# Required task:
Retype the data below without altering anything.

# JSON records of objects:
━━━━━━

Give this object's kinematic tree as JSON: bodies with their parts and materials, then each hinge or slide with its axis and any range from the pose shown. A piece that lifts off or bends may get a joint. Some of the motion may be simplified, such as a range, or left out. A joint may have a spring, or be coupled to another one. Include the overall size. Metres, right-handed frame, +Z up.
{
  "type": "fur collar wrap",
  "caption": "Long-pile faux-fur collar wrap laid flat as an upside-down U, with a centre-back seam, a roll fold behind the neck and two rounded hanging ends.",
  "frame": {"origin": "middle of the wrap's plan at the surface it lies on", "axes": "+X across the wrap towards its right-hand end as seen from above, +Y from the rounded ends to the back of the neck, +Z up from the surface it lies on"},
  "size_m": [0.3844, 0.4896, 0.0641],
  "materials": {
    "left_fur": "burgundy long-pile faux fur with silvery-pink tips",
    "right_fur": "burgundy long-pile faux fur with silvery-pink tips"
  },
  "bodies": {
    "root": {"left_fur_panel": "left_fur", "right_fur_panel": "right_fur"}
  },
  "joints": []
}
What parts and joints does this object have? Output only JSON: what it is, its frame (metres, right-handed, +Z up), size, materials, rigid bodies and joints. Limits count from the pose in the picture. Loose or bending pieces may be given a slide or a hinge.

━━━━━━

# Full answer:
Give this object's kinematic tree as JSON: bodies with their parts and materials, then each hinge or slide with its axis and any range from the pose shown. A piece that lifts off or bends may get a joint. Some of the motion may be simplified, such as a range, or left out. A joint may have a spring, or be coupled to another one. Include the overall size. Metres, right-handed frame, +Z up.
{
  "type": "fur collar wrap",
  "caption": "Long-pile faux-fur collar wrap laid flat as an upside-down U, with a centre-back seam, a roll fold behind the neck and two rounded hanging ends.",
  "frame": {"origin": "middle of the wrap's plan at the surface it lies on", "axes": "+X across the wrap towards its right-hand end as seen from above, +Y from the rounded ends to the back of the neck, +Z up from the surface it lies on"},
  "size_m": [0.3844, 0.4896, 0.0641],
  "materials": {
    "left_fur": "burgundy long-pile faux fur with silvery-pink tips",
    "right_fur": "burgundy long-pile faux fur with silvery-pink tips"
  },
  "bodies": {
    "root": {"left_fur_panel": "left_fur", "right_fur_panel": "right_fur"}
  },
  "joints": []
}
What parts and joints does this object have? Output only JSON: what it is, its frame (metres, right-handed, +Z up), size, materials, rigid bodies and joints. Limits count from the pose in the picture. Loose or bending pieces may be given a slide or a hinge.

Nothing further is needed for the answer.